### Material ###
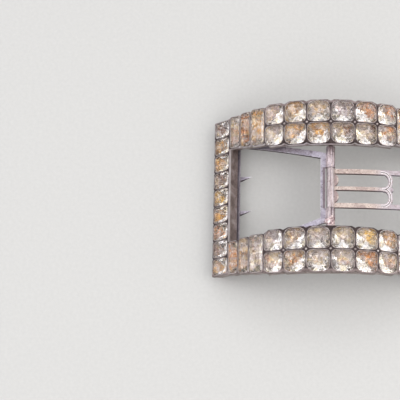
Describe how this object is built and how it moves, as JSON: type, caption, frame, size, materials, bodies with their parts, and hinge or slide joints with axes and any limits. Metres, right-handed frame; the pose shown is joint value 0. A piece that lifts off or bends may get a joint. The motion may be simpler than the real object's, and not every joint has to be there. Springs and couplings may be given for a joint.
{
  "type": "shoe buckle",
  "caption": "Arched rectangular shoe buckle: a silver frame set with foil-backed paste stones, with a spiked loop chape and a pronged tongue hinged on one spindle.",
  "frame": {"origin": "under the middle of the frame, on the plane that the frame's two ends stand on", "axes": "+X along the arch from the chape's side to the tongue's side, +Y along the spindle, +Z out of the jewelled face"},
  "size_m": [0.0784, 0.0606, 0.0201],
  "materials": {
    "silver": "tarnished silver",
    "steel": "worn steel",
    "chape_metal": "worn steel, brown in the corners",
    "tongue_metal": "worn steel, speckled",
    "paste": "foil-backed cut lead glass"
  },
  "bodies": {
    "frame": {"setting": "silver", "spindle": "steel", "cushion_near_inner_1": "paste", "cushion_near_inner_2": "paste", "cushion_near_inner_3": "paste", "cushion_near_inner_4": "paste", "cushion_near_inner_5": "paste", "cushion_near_inner_6": "paste", "cushion_near_outer_1": "paste", "cushion_near_outer_2": "paste", "cushion_near_outer_3": "paste", "cushion_near_outer_4": "paste", "cushion_near_outer_5": "paste", "cushion_near_outer_6": "paste", "cushion_far_inner_1": "paste", "cushion_far_inner_2": "paste", "cushion_far_inner_3": "paste", "cushion_far_inner_4": "paste", "cushion_far_inner_5": "paste", "cushion_far_inner_6": "paste", "cushion_far_outer_1": "paste", "cushion_far_outer_2": "paste", "cushion_far_outer_3": "paste", "cushion_far_outer_4": "paste", "cushion_far_outer_5": "paste", "cushion_far_outer_6": "paste", "baguette_near_1": "paste", "baguette_near_2": "paste", "baguette_near_3": "paste", "baguette_near_4": "paste", "baguette_near_5": "paste", "baguette_near_6": "paste", "baguette_far_1": "paste", "baguette_far_2": "paste", "baguette_far_3": "paste", "baguette_far_4": "paste", "baguette_far_5": "paste", "baguette_far_6": "paste", "end_stones_left": "paste", "end_stones_right": "paste"},
    "chape": {"chape": "chape_metal"},
    "tongue": {"tongue": "tongue_metal"}
  },
  "joints": [
    {"name": "chape_hinge", "type": "hinge", "parent": "frame", "child": "chape", "pos_m": [0, 0, 0.01499], "axis": [0, 1, 0], "range_deg": [-50, 0]},
    {"name": "tongue_hinge", "type": "hinge", "parent": "frame", "child": "tongue", "pos_m": [0, 0, 0.01499], "axis": [0, 1, 0], "range_deg": [-145, 0]}
  ]
}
###
■ Goal:
Repeat every line of the data, exactly and in full.

■ Solution for this task:
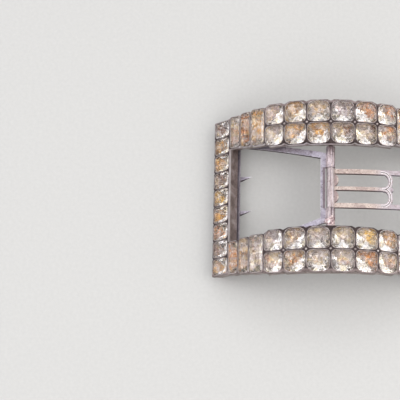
Describe how this object is built and how it moves, as JSON: type, caption, frame, size, materials, bodies with their parts, and hinge or slide joints with axes and any limits. Metres, right-handed frame; the pose shown is joint value 0. A piece that lifts off or bends may get a joint. The motion may be simpler than the real object's, and not every joint has to be there. Springs and couplings may be given for a joint.
{
  "type": "shoe buckle",
  "caption": "Arched rectangular shoe buckle: a silver frame set with foil-backed paste stones, with a spiked loop chape and a pronged tongue hinged on one spindle.",
  "frame": {"origin": "under the middle of the frame, on the plane that the frame's two ends stand on", "axes": "+X along the arch from the chape's side to the tongue's side, +Y along the spindle, +Z out of the jewelled face"},
  "size_m": [0.0784, 0.0606, 0.0201],
  "materials": {
    "silver": "tarnished silver",
    "steel": "worn steel",
    "chape_metal": "worn steel, brown in the corners",
    "tongue_metal": "worn steel, speckled",
    "paste": "foil-backed cut lead glass"
  },
  "bodies": {
    "frame": {"setting": "silver", "spindle": "steel", "cushion_near_inner_1": "paste", "cushion_near_inner_2": "paste", "cushion_near_inner_3": "paste", "cushion_near_inner_4": "paste", "cushion_near_inner_5": "paste", "cushion_near_inner_6": "paste", "cushion_near_outer_1": "paste", "cushion_near_outer_2": "paste", "cushion_near_outer_3": "paste", "cushion_near_outer_4": "paste", "cushion_near_outer_5": "paste", "cushion_near_outer_6": "paste", "cushion_far_inner_1": "paste", "cushion_far_inner_2": "paste", "cushion_far_inner_3": "paste", "cushion_far_inner_4": "paste", "cushion_far_inner_5": "paste", "cushion_far_inner_6": "paste", "cushion_far_outer_1": "paste", "cushion_far_outer_2": "paste", "cushion_far_outer_3": "paste", "cushion_far_outer_4": "paste", "cushion_far_outer_5": "paste", "cushion_far_outer_6": "paste", "baguette_near_1": "paste", "baguette_near_2": "paste", "baguette_near_3": "paste", "baguette_near_4": "paste", "baguette_near_5": "paste", "baguette_near_6": "paste", "baguette_far_1": "paste", "baguette_far_2": "paste", "baguette_far_3": "paste", "baguette_far_4": "paste", "baguette_far_5": "paste", "baguette_far_6": "paste", "end_stones_left": "paste", "end_stones_right": "paste"},
    "chape": {"chape": "chape_metal"},
    "tongue": {"tongue": "tongue_metal"}
  },
  "joints": [
    {"name": "chape_hinge", "type": "hinge", "parent": "frame", "child": "chape", "pos_m": [0, 0, 0.01499], "axis": [0, 1, 0], "range_deg": [-50, 0]},
    {"name": "tongue_hinge", "type": "hinge", "parent": "frame", "child": "tongue", "pos_m": [0, 0, 0.01499], "axis": [0, 1, 0], "range_deg": [-145, 0]}
  ]
}